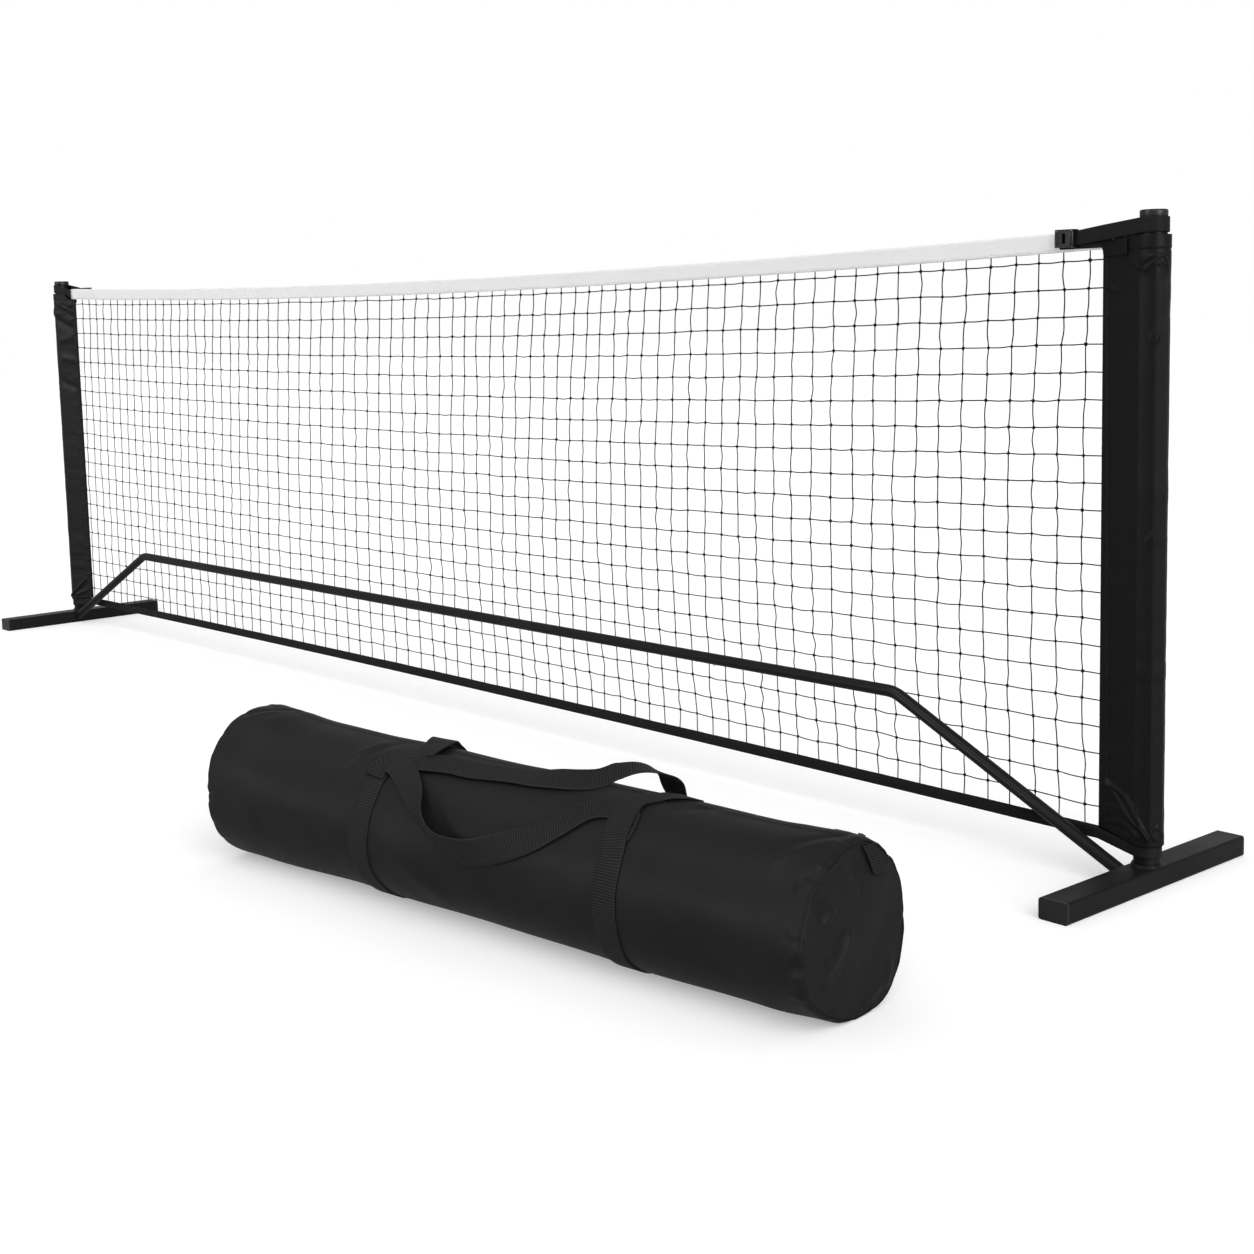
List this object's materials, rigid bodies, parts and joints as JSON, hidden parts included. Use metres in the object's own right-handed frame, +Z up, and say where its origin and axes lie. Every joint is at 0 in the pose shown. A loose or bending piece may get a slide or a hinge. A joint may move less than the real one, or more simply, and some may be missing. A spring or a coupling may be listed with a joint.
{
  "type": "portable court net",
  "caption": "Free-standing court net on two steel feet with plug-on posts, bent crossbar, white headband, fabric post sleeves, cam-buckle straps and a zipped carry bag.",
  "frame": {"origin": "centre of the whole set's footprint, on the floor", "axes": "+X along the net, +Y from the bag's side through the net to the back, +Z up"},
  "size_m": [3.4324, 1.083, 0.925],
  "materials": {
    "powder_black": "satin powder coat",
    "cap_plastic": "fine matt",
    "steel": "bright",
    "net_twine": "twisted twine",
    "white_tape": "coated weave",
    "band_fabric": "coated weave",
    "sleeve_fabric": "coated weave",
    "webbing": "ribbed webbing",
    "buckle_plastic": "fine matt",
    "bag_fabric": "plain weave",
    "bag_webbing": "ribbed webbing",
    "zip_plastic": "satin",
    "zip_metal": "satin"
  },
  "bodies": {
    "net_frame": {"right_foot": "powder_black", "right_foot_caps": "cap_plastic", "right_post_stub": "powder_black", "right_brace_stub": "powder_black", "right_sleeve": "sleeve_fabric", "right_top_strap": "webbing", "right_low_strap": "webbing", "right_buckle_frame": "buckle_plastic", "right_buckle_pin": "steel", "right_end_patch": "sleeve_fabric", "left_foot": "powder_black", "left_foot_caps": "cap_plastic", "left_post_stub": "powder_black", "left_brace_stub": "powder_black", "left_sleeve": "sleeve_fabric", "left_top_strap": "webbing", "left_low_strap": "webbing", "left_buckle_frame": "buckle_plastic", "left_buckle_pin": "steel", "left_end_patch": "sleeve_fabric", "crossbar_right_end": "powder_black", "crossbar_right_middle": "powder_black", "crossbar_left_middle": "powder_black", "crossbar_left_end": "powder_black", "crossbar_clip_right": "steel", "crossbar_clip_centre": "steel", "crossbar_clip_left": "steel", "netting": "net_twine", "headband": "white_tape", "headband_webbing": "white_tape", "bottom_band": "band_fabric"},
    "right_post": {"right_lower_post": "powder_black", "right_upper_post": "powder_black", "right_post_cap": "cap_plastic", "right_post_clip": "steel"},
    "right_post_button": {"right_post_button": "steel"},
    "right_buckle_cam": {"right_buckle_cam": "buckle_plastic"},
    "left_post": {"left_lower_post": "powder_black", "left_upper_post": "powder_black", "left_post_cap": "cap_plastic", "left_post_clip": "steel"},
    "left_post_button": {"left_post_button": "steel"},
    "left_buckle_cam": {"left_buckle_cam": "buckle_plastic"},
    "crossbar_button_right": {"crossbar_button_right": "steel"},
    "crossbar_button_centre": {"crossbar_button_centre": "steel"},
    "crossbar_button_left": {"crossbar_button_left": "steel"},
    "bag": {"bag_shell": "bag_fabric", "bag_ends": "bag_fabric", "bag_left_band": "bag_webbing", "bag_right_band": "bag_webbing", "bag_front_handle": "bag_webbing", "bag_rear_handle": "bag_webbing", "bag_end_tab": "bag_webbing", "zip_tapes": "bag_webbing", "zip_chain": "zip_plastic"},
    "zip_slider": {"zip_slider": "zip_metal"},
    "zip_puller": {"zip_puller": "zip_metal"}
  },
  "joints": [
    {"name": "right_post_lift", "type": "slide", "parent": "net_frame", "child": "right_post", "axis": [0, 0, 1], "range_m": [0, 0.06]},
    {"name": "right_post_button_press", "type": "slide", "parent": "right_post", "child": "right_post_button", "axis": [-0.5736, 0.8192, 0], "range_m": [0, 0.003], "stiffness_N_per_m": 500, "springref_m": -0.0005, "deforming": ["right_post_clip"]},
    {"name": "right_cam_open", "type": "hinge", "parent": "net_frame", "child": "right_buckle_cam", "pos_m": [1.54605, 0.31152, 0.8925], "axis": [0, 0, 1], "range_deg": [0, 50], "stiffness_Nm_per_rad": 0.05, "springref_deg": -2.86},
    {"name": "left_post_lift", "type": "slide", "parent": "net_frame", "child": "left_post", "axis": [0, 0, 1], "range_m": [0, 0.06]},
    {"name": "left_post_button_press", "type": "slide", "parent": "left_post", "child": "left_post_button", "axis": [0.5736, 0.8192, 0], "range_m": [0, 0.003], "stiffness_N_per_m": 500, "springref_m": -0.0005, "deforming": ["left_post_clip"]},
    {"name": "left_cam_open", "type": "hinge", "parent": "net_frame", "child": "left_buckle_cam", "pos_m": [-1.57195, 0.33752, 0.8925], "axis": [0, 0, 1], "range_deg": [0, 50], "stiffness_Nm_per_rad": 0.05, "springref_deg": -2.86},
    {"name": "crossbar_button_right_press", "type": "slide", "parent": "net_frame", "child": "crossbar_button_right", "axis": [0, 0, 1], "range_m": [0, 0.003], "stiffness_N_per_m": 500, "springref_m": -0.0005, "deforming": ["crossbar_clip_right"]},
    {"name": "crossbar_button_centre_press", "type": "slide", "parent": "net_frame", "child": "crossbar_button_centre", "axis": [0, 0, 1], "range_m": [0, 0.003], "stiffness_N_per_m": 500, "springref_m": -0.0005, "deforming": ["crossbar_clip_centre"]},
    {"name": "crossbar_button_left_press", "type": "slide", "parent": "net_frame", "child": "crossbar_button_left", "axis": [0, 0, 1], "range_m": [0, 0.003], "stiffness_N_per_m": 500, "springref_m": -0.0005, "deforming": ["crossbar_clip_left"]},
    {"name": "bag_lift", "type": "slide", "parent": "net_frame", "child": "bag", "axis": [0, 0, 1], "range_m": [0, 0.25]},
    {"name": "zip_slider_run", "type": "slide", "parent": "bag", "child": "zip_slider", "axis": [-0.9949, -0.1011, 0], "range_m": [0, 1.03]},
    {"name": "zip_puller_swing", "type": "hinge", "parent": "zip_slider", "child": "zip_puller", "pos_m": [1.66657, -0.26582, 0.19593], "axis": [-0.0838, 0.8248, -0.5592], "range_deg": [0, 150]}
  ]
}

Written instruction → Determine how many lines include the word "joints" and report that number by itself.

Exercise response → 2